[PATCH] drm/amdkfd: Fix CU occupancy calculations for GFX 9.4.3
Joshi, Mukul
Mukul.Joshi at amd.com
Thu Sep 19 21:06:26 UTC 2024
[AMD Official Use Only - AMD Internal Distribution Only]
> -----Original Message-----
> From: Kasiviswanathan, Harish <Harish.Kasiviswanathan at amd.com>
> Sent: Thursday, September 19, 2024 3:56 PM
> To: Joshi, Mukul <Mukul.Joshi at amd.com>; amd-gfx at lists.freedesktop.org
> Subject: RE: [PATCH] drm/amdkfd: Fix CU occupancy calculations for GFX 9.4.3
>
> [AMD Official Use Only - AMD Internal Distribution Only]
>
> This looks like a more robust way to get this information. Few comments
> inline.
>
> - It might be better to break this into two commits. One specific to 9.4.3 and
> other to use doorbell instead of LUT register. The second change affects all gfx9
> ASICs.
>
To make the changes work for GFX 9.4.3, I will have to add additional changes to access
the LUT register correctly, which will then be removed in the subsequent patch for all gfx9
ASICs. So I don't think we gain much from breaking it into 2 commits.
What do you think?
> -----Original Message-----
> From: Joshi, Mukul <Mukul.Joshi at amd.com>
> Sent: Thursday, September 19, 2024 1:43 PM
> To: amd-gfx at lists.freedesktop.org
> Cc: Kasiviswanathan, Harish <Harish.Kasiviswanathan at amd.com>; Joshi,
> Mukul <Mukul.Joshi at amd.com>
> Subject: [PATCH] drm/amdkfd: Fix CU occupancy calculations for GFX 9.4.3
>
> Make CU occupancy work on GFX 9.4.3 by updating the code to handle
> multiple XCCs correctly.
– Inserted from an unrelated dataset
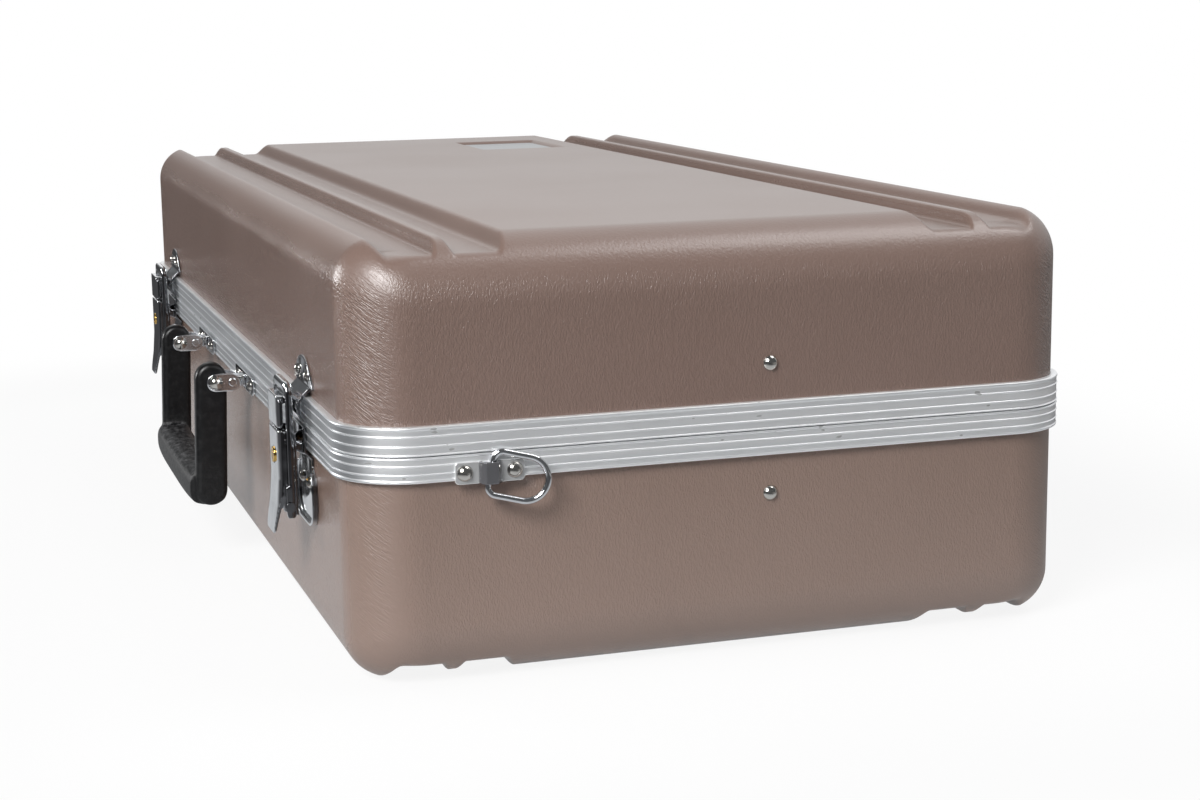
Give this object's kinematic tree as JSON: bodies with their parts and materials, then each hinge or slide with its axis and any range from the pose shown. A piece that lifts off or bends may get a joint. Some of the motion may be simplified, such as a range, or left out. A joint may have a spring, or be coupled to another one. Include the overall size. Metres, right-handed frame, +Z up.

Additionally, update the algorithm to calculate CU
> occupancy by matching dorrbell offset of the queue against the process's
> queues, instead of using the IH_VMID_X_LUT registers since that can be racy
> with CP updating the VMID-PASID mapping.
>
> Signed-off-by: Mukul Joshi <mukul.joshi at amd.com>
> ---
> .../gpu/drm/amd/amdgpu/amdgpu_amdkfd_gfx_v9.c | 92 ++++++++---------
> -- .../gpu/drm/amd/amdgpu/amdgpu_amdkfd_gfx_v9.h | 5 +-
> .../drm/amd/amdkfd/kfd_device_queue_manager.c | 20 ++++
> .../drm/amd/amdkfd/kfd_device_queue_manager.h | 3 +
> drivers/gpu/drm/amd/amdkfd/kfd_process.c | 18 +++-
> .../gpu/drm/amd/include/kgd_kfd_interface.h | 10 +-
> 6 files changed, 88 insertions(+), 60 deletions(-)
>
> diff --git a/drivers/gpu/drm/amd/amdgpu/amdgpu_amdkfd_gfx_v9.c
> b/drivers/gpu/drm/amd/amdgpu/amdgpu_amdkfd_gfx_v9.c
> index 1254a43ec96b..b8c01257b101 100644
> --- a/drivers/gpu/drm/amd/amdgpu/amdgpu_amdkfd_gfx_v9.c
> +++ b/drivers/gpu/drm/amd/amdgpu/amdgpu_amdkfd_gfx_v9.c
> @@ -950,28 +950,30 @@ static void unlock_spi_csq_mutexes(struct
> amdgpu_device *adev)
> * @inst: xcc's instance number on a multi-XCC setup
> */
> static void get_wave_count(struct amdgpu_device *adev, int queue_idx,
> - int *wave_cnt, int *vmid, uint32_t inst)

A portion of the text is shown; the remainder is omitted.